No i wreszcie kolej na Marked Ones... w którym PA sięgnęło horrorowego dna. Przez cały film
wydarzyło się dosłownie... 5 zdarzeń paranormalnych? Częściowa lewitacja, opętanie, telekineza
użyta na psie, skok nadprzestrzenny i podróż w czasie. Z czego straszna nie była żadna z nich.
Znów - więcej gadania farmazonów niż samego straszenia jak w części 4, a właściwie to nawet
mniej.
Dla mnie gnój i metr mułu. dałem 3/10 ze względu na sentyment do serii, ale jeśli kolejna część
"z numerkiem" będzie taka słaba to chyba odpuszczę sobie tę serię...

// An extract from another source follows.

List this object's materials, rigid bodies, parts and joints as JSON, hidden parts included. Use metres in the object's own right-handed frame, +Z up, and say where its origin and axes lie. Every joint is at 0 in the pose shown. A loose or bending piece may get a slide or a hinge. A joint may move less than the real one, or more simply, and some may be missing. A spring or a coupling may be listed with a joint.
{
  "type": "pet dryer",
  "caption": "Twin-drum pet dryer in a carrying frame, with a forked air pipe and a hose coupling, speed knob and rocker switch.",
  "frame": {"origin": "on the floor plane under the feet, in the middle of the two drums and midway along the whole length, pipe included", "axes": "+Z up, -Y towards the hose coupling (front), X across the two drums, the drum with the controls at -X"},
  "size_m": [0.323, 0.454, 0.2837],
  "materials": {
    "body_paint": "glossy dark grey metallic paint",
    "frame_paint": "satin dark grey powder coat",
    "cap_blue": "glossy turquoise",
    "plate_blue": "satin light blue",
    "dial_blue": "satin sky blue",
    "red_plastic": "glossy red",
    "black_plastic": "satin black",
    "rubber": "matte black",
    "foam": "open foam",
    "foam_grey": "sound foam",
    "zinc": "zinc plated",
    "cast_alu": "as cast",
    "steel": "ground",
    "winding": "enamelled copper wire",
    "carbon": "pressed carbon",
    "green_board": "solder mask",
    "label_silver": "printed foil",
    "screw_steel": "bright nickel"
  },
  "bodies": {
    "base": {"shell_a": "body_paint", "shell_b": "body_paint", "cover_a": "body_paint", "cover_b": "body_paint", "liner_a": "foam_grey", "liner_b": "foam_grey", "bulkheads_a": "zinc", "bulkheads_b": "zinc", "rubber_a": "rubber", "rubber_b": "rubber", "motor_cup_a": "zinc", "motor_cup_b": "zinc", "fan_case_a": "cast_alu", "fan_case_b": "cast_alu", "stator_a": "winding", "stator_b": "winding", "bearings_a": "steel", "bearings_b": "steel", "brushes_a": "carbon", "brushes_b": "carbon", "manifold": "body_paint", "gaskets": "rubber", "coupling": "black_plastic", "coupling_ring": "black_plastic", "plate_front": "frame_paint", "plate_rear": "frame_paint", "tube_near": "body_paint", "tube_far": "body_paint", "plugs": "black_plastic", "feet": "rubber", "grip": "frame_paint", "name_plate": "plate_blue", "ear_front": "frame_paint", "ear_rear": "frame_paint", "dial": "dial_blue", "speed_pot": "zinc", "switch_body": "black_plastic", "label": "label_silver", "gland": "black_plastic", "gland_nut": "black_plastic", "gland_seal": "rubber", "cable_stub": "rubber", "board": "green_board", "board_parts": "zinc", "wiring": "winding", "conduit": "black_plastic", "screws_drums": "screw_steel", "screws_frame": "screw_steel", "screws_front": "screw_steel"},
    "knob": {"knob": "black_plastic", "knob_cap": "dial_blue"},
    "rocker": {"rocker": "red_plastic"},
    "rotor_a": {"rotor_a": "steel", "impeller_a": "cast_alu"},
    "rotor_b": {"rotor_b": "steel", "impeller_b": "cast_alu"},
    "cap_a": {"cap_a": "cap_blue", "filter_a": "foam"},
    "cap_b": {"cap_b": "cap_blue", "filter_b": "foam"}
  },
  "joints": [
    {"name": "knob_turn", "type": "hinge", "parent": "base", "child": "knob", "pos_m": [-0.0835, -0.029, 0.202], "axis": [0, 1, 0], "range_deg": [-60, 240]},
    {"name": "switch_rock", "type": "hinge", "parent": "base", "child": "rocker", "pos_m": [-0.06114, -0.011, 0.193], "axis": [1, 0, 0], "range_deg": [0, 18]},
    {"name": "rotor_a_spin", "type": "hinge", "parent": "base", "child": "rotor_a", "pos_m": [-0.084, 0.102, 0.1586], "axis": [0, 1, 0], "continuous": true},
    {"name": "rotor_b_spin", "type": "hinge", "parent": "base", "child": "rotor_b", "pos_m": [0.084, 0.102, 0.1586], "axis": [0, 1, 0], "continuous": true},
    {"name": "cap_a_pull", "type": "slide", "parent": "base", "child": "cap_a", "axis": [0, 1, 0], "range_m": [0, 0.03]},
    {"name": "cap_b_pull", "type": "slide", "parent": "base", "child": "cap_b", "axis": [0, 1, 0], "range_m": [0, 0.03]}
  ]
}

W całej serii chodzi o chłopca - o Huntera. Dlatego też czwarta część była niezbędna, bowiem jako pojedyncze filmy PA są słabe, ale jako cała seria - łączą się w logiczną historię.
https://screenrant.com/paranormal-activity-ending-explained-2/
Zakończenie tego spin-offa jest zryte, nie podoba mi się że obok serii o Hunterze powstało coś alternatywnego o armii wiedźm. Dowiadujemy się że dzieci są naznaczane i zostają posłannikami, wchodzą do rodzin adopcyjnych by kontaktować się z pierworodnymi chłopcami. Lepsza jest podstawowa seria, ten film zamiast coś wyjaśnić, to porozpieprzał nowe wątki.